逗子の斜面崩落マンション事故、事態は動いていました

みなさんは、2020年2月に発生した逗子のマンション斜面崩落事故を覚えていますか。運悪く通りかかっていた高校生が巻き込まれ、不幸な犠牲者が出てしまった事故です。これに対し、このサイトが一時休止する前、マンション管理組合のリスクという視点で記事を書いてたんです。

その後4年経ち、各種の訴訟を経て、大部分は和解で決着したようです。松本人志VS文春の裁判でも話題になりましたが、近年は裁判所も判決で白黒つけるんじゃなくて和解に誘導するようになっていて、和解に応じなかったら、応じないほうに厳しい判決を出すとやんわり脅して、和解に持ち込むんだとか。

まあ当事者としても争い続ける時間と労力のデメリットを考えれば、ここで手打ち、というのは十分ありえるわけで。

とはいえ人的被害も出てしまった事故ですので、訴訟は多方面にわたったようです。

遺族→マンション区分所有者約50人の訴訟:2023.6に和解

一審判決前の2023年6月に区分所有者側が1億円を支払うことで和解が成立したとのこと。さすがに管理組合の持ち出しにはならず、遺族側の弁護士によると、管理組合の損害保険でまかなわれていることのようです。とはいえ、それだけ保険金が支払われると、自動車事故などでもそうですが、その後の保険料の値上がりは間違いなし。もちろんそれ以外にも、事故対応による区分所有者の精神的疲弊に加え(事故後、和解まで3年以上)、事故の負のイメージによる資産価値への影響など、ダメージは計り知れません。

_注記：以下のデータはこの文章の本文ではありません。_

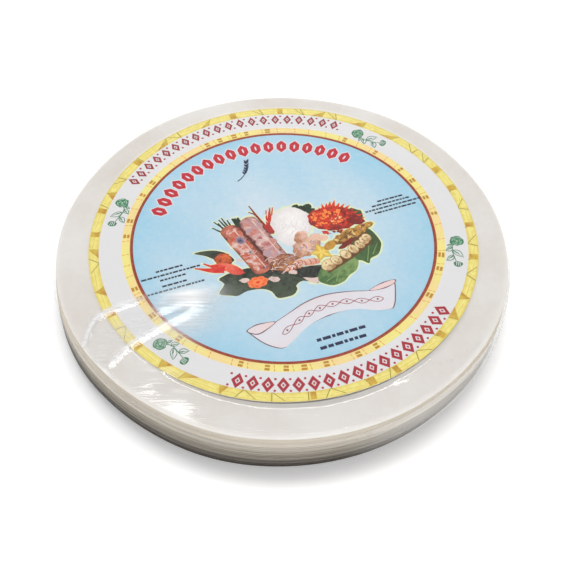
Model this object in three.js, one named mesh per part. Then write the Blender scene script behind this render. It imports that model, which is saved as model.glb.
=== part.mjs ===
// A round pack of dried rice-paper wrappers: a low stack of thin sheets, wrapped tightly in clear
// film, with a printed paper disc lying on the top sheet. Millimetres, +Z up. The origin is on
// the flat underside, at the middle of the pack's outline.

import * as THREE from 'three';
import { mergeVertices } from 'three/addons/utils/BufferGeometryUtils.js';

// Driving dimensions of the wrapped stack
const sheetDiameter = 221; // one rice-paper round with the film over its edge
const packHeight = 25; // about forty sheets, each 0.6 mm with its share of air
const sideBulge = 0.6; // how far the middle sheets stand out past the top one
const bulgeHeight = 11; // where the side is widest
const footInset = 5.5; // the underside's flat is this much inside the top edge
const footRise = 6.5; // height over which the lower edge curves out
const topRounding = 1.6; // film pulled over the top edge

// How uneven the stack is
const unevenness = [
  { waves: 2, size: 0.35, phase: 0.6 }, // slightly oval sheets
  { waves: 5, size: 0.2, phase: 1.9 }, // the rounds are cut and dried by hand
  { waves: 9, size: 0.12, phase: 4.1 },
];
const lowerSheetsShift = new THREE.Vector2(-1.6, -1.8); // the lower sheets have slid to one side

// Driving dimensions of the label
const labelDiameter = 190.8;
const labelThickness = 0.25;
const labelOffset = new THREE.Vector2(0.75, 4.4); // it lies a little off the stack's middle

// Fineness of the facets
const stackSides = 96;
const labelSides = 120;
const pointsPerCurve = 6;

// The pack's section, from the middle of the underside round to the middle of the top
function stackSection() {
  const topRadius = sheetDiameter / 2;
  const footRadius = topRadius - footInset;
  const widestRadius = topRadius + sideBulge;
  const shoulderHeight = packHeight - topRounding;
  const section = new THREE.Path();
  section.moveTo(0, 0);
  section.lineTo(footRadius, 0);
  section.bezierCurveTo(
    footRadius + 0.7 * footInset, 0,
    widestRadius, bulgeHeight - footRise,
    widestRadius, bulgeHeight,
  );
  section.bezierCurveTo(
    widestRadius, bulgeHeight + 0.4 * footRise,
    topRadius, shoulderHeight - 0.4 * footRise,
    topRadius, shoulderHeight,
  );
  section.quadraticCurveTo(topRadius, packHeight, topRadius - topRounding, packHeight);
  section.lineTo(0, packHeight);
  return section.getPoints(pointsPerCurve);
}

// Turns the section about the pack's axis, which comes out along +Z, and joins the seam
function revolved(section) {
  const turned = new THREE.LatheGeometry(section, stackSides);
  turned.rotateX(Math.PI / 2);
  turned.deleteAttribute('normal');
  turned.deleteAttribute('uv');
  return mergeVertices(turned);
}

// Moves points only sideways, so that the underside and the top stay flat
function makeUneven(geometry) {
  const position = geometry.attributes.position;
  const point = new THREE.Vector3();
  for (let i = 0; i < position.count; i += 1) {
    point.fromBufferAttribute(position, i);
    const angle = Math.atan2(point.y, point.x);
    const radius = Math.hypot(point.x, point.y);
    const outward = unevenness.reduce(
      (sum, wave) => sum + wave.size * Math.cos(wave.waves * angle + wave.phase),
      0,
    );
    const stretch = 1 + outward / (sheetDiameter / 2);
    const depthShare = 1 - point.z / packHeight;
    point.x = radius * stretch * Math.cos(angle) + lowerSheetsShift.x * depthShare;
    point.y = radius * stretch * Math.sin(angle) + lowerSheetsShift.y * depthShare;
    position.setXYZ(i, point.x, point.y, point.z);
  }
  geometry.computeVertexNormals();
}

function buildWrappedStack() {
  const geometry = revolved(stackSection());
  makeUneven(geometry);
  const ricePaperUnderFilm = new THREE.MeshStandardMaterial({
    color: 0xdedad5,
    roughness: 0.35,
    metalness: 0,
  });
  const wrappedStack = new THREE.Mesh(geometry, ricePaperUnderFilm);
  wrappedStack.name = 'wrapped_stack';
  return wrappedStack;
}

function buildLabel() {
  const labelRadius = labelDiameter / 2;
  const geometry = new THREE.CylinderGeometry(labelRadius, labelRadius, labelThickness, labelSides);
  geometry.rotateX(Math.PI / 2);
  const printedPaper = new THREE.MeshStandardMaterial({
    color: 0xbcdcea,
    roughness: 0.5,
    metalness: 0,
  });
  const label = new THREE.Mesh(geometry, printedPaper);
  label.name = 'label';
  label.position.set(labelOffset.x, labelOffset.y, packHeight + labelThickness / 2);
  return label;
}

const pack = new THREE.Group();
const wrappedStack = buildWrappedStack();
pack.add(wrappedStack, buildLabel());

// Centre the outline on the origin
const outlineMiddle = new THREE.Box3().setFromObject(wrappedStack).getCenter(new THREE.Vector3());
pack.position.set(-outlineMiddle.x, -outlineMiddle.y, 0);

export default pack;
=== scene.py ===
import math
import random

import bpy
import numpy as np
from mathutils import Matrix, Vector, geometry


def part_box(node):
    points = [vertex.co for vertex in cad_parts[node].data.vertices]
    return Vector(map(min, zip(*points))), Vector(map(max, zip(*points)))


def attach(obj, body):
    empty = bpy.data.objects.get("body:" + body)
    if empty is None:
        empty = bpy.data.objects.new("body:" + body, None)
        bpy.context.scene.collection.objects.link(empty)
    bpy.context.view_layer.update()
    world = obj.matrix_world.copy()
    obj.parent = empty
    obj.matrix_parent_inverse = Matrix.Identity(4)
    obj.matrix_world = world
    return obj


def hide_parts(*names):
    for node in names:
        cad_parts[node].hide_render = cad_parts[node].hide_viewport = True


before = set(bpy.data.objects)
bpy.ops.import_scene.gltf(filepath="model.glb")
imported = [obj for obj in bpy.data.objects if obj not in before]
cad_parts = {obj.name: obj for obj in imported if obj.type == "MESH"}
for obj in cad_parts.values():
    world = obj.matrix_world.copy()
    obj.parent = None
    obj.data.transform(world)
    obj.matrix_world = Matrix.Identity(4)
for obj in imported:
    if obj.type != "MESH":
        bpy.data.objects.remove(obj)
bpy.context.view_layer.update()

mm = 0.001

stackLow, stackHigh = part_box("wrapped_stack")
labelLow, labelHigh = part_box("label")

# Everything on the pack is laid out in mm, x and y from the middle of the top sheet
pack = {
    "labelOffset": (0.75, 4.4),     # where the label's middle lies
    "overhang": 1.0,                # how far the widest sheet passes the top one
    "footInset": 6.1,
    "bulge": 0.6,
    "bulgeHeight": 11.0,
    "topRounding": 1.6,
    "lean": (-1.6, -1.8),           # the lowest sheets have slid this way
    "waves": ((2, 0.35, 0.6), (5, 0.2, 1.9), (9, 0.12, 4.1)),
}
stackHeight = stackHigh.z / mm
rimRadius = (stackHigh.x - stackLow.x) / 2 / mm - pack["overhang"]
labelRadius = (labelHigh.x - labelLow.x) / 2 / mm
topX = (labelLow.x + labelHigh.x) / 2 / mm - pack["labelOffset"][0]
topY = (labelLow.y + labelHigh.y) / 2 / mm - pack["labelOffset"][1]


def eased(share):
    share = np.clip(share, 0.0, 1.0)
    return share * share * (3.0 - 2.0 * share)


def wallRadius(height):
    # the side's radius at a height above the table, without its unevenness
    rise = np.clip(height / pack["bulgeHeight"], 0.0, 1.0)
    foot = pack["footInset"] * (1.0 - np.sqrt(rise)) ** 1.75
    shoulder = stackHeight - pack["topRounding"]
    climb = np.clip((height - pack["bulgeHeight"]) / (shoulder - pack["bulgeHeight"]), 0.0, 1.0)
    over = np.clip((height - shoulder) / pack["topRounding"], 0.0, 1.0)
    rounding = pack["topRounding"] * (1.0 - np.sqrt(1.0 - over * over))
    return rimRadius + pack["bulge"] * (1.0 - climb * climb) - foot - rounding


def uneven(angle):
    # 1 where the outline is a true circle
    swell = sum(size * np.cos(count * angle + phase) for count, size, phase in pack["waves"])
    return 1.0 + swell / rimRadius


def leanAt(height):
    share = 1.0 - height / stackHeight
    return pack["lean"][0] * share, pack["lean"][1] * share


def placed(name, data):
    piece = bpy.data.objects.new(name, data)
    bpy.context.scene.collection.objects.link(piece)
    return piece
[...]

遺族→マンション管理会社・同従業員の訴訟:管理会社は2023.12の判決受け入れ

大部分の責任は管理組合が果たしたとはいえ、管理会社も責任は負わなければなりません。管理会社側には約107万円の賠償を命ずる地裁判決が出て、それを受諾(従業員は控訴→後述)。

遺族→県の責任を問う訴えは2024.5に地裁で棄却、控訴せず判決確定

県の責任は問えなかったようです。まあ、こういう責任を問われるとなると県職員も毎日心配で仕方なくなりますよね。

遺族→従業員の控訴審も途中で和解2024.6

ただ一人、自分には不法行為責任はないとして控訴審を戦っていた従業員ですが、結局謝罪に転じて和解(賠償は会社が負担することで終わっていたようです)。和解により、遺族が従業員個人に刑事処分を求めないことも確定したとのことです。これで遺族の訴訟はすべて終わりました。

【時系列遡り】逗子市→管理組合の復旧費を巡る係争もあった:2020.12和解

事故発生後、応急復旧に動いたのは地元自治体です。結構なお金(約3750万円)がかかっていて、結局管理組合が10年以上かけて年300万円ずつ分割納付するということで和解が成立。これも保険が下りるのか、あるいは修繕積立を取り崩すのか不明ですが、管理組合としてはかなり痛いことはまちがいないです。実は、上記の訴訟より早く、事故が発生した年の秋には市議会でも可決され和解成立しています。人命に関わる損害賠償と違って金額がはっきりしているのと、実際に出費(損害)が明らかで争いの余地が小さかったからでしょう。

以上から学ぶべきこと

マンションを保有する以上、その立地にもよりますがリスクがあるってことですね。